I can’t believe it’s November.  I ran a 10K here in Hattiesburg this morning, and the cool weather was perfect for racing.  I was inspired to make this vegetarian chili, our winter staple, to warm me up – and provide plenty of leftovers for weekday meals.

I’ve been making variations of this vegetarian chili for two years now; I started with this recipe and have been playing with ingredients and seasonings.  (The original recipe is a great place to start for proportions.) NB: this recipe makes enough soup to feed a small army – or a supper club, or a group of friends.  It’s been a big hit with the latter two.

Lately, we've been trying to buy less canned food and have been soaking our own beans, so this was the first time I've made the chili without relying on the admittedly less responsible canned versions.

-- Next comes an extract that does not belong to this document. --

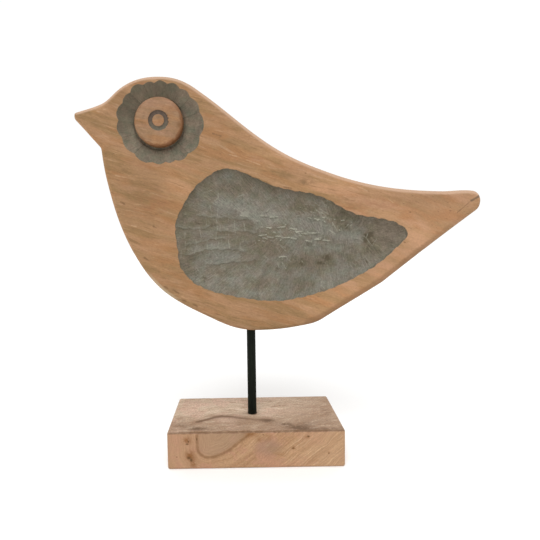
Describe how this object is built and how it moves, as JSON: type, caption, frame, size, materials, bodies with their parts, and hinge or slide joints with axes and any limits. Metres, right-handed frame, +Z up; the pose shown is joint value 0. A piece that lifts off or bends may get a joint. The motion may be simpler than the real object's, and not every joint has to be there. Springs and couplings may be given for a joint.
{
  "type": "bird figurine on stand",
  "caption": "Plank-cut wooden bird with a gouged grey wing and a scalloped grey eye dish, held on a thin black rod above a rectangular wooden block.",
  "frame": {"origin": "centre of the wooden block's underside", "axes": "+Z up; the bird's beak points along -X and its tail along +X; the carved face looks along -Y"},
  "size_m": [0.3525, 0.08, 0.3335],
  "materials": {
    "bird_wood": "light brown hardwood, sanded and dull waxed, with the gouged wing and eye dish stained matt warm grey",
    "disc_wood": "light brown hardwood, sanded and dull waxed, with a small grey ring cut in its face",
    "rod_metal": "black paint, satin",
    "block_wood": "light brown hardwood, sanded and unvarnished, with saw marks left in it"
  },
  "bodies": {
    "root": {"bird_body": "bird_wood", "eye_disc": "disc_wood", "stand_rod": "rod_metal", "base_block": "block_wood"}
  },
  "joints": []
}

I start by sautéing the minced garlic (I used four cloves) in olive oil, then I add in the onion.

Then I add in the chopped veggies (I use tomatillos and green onions instead of the canned green chile peppers called for in the recipe), bay leaves, oregano, cumin, and salt.

While the veggies are simmering, I crush the tomatoes. We do use canned whole, peeled tomatoes; we just make sure there are no preservatives.

Next, I mix in in the crushed tomatoes, chili powder, and black pepper.

Great northern beans, red kidney beans, and black beans add protein and texture to this dish (and I use extra beans instead of the veggie burger crumbles called for in the recipe). We soaked and cooked them beforehand.

Finally, I stir in the beans, bring to a boil, then cover and simmer for about 45 minutes.

Meanwhile, I prepare brown rice in my handy rice cooker.

And then it's time to eat. Plus, the house smells amazing.